Félix BUHOT: Illustrations for Les Lettres de mon moulin by Daudet, 1879



Etching, aquatint and tools, each about 175 x 115 mm. Bourcard & Goodfriend 109 to 113 (B. & G. 109, 110 and 112, 4th state (of 6); B. & G. 111 and 113, 5th state (of 7)).

Rare complete series of 5 plates, before erasing of the symphonics margins and before the plates were reduced. Edition of 33 copies.

This series contains:

- Titre : Lettres de mon moulin [Title: Letters from my Windmill]
- La Diligence de Beaucaire
[The Coach from Beaucaire]
- Le Secret du Maître Cornille
[The Secret of Master Cornille the Miller]
- Le Curé de Cucugnan
[The Priest in Cucugnan]
- Les Vieux
[Old Folks]

Very fine impressions printed on japan laid paper. A few pale foxmarks. Full margins (sheets: each about 305 x 210 mm). With a folder on which are pasted an old label from a catalogue and print dealer Marcel Lecomte’s ex-libris.
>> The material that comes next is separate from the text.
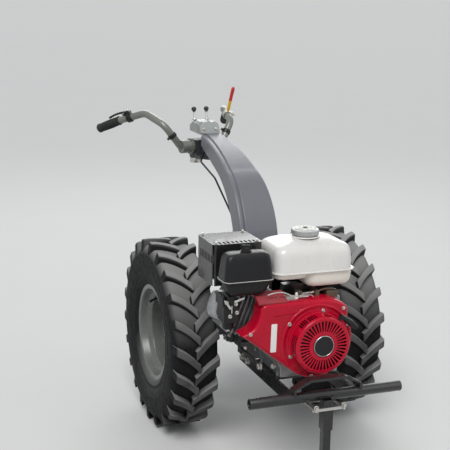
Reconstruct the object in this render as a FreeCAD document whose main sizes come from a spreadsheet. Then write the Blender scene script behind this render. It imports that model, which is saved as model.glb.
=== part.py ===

To Buhot, these prints were not just illustrations, but worked as an extension to the text. Regarding the publication of Manet's illustrations for the book Le Fleuve [The River] by Charles Cros in 1874, Buhot would say: “these sketches will gush out naturally from the text, as if from the pen of the writer, but modified by another creative genius.”
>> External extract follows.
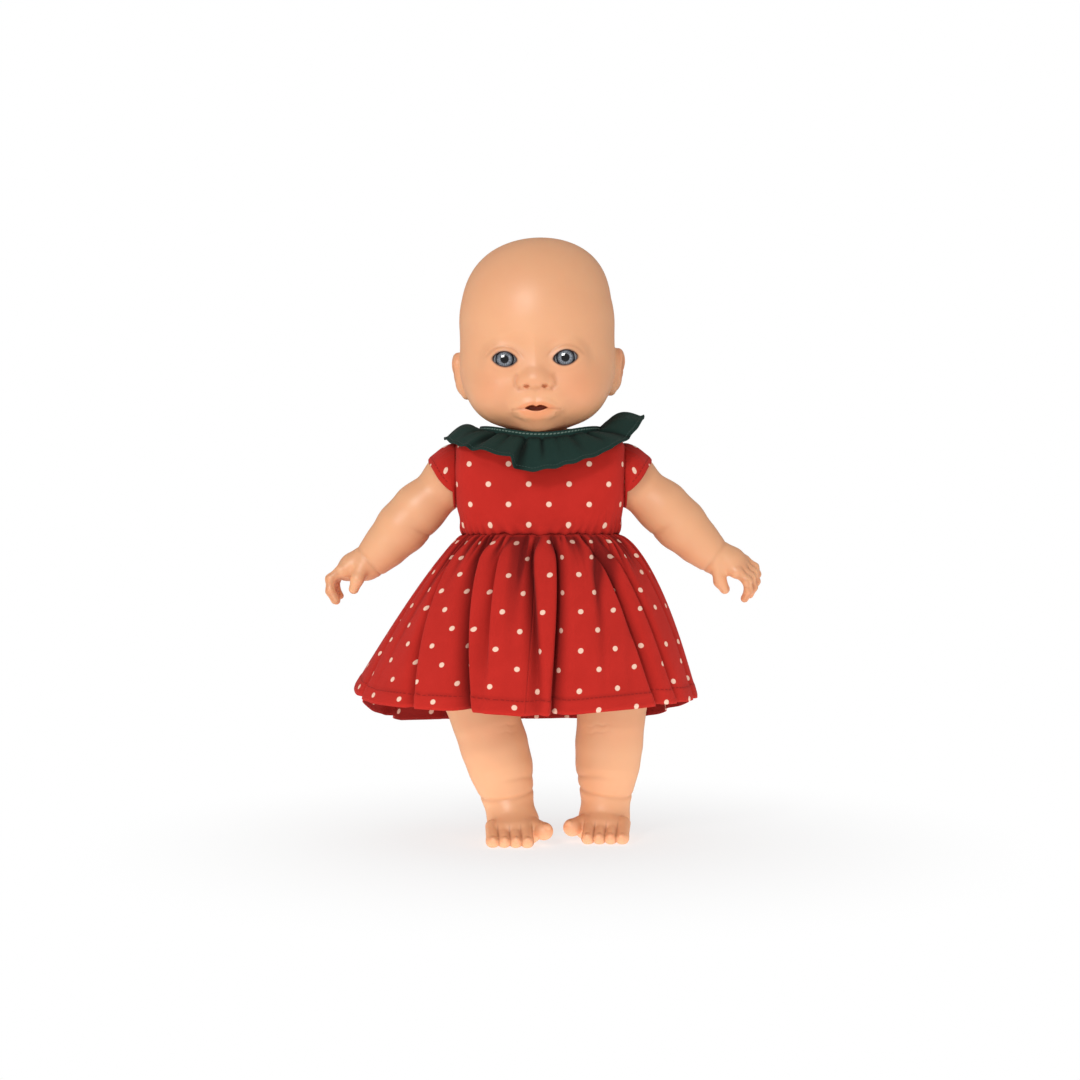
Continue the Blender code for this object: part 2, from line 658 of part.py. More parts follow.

On this topic, J.-L. Dufresne mentions that Buhot used to write literary stories in his youth, and he would illustrate these stories with sketches. According to Dufresne, this habit resulted in the creation of symphonic margins: “Félix Buhot had well-developed literary tastes and the taste for writing prompted him to compose literary whimsies as he was still a teenager. He would illustrate these with sketches. In these illustrated literary attempts we can see the origin of the symphonic margin […]. » (Jean-Luc Dufresne, Valérie Sueur-Hermel, Alison McQueen, Félix Buhot, peintre graveur entre Romantisme et Impressionnisme, p. 112).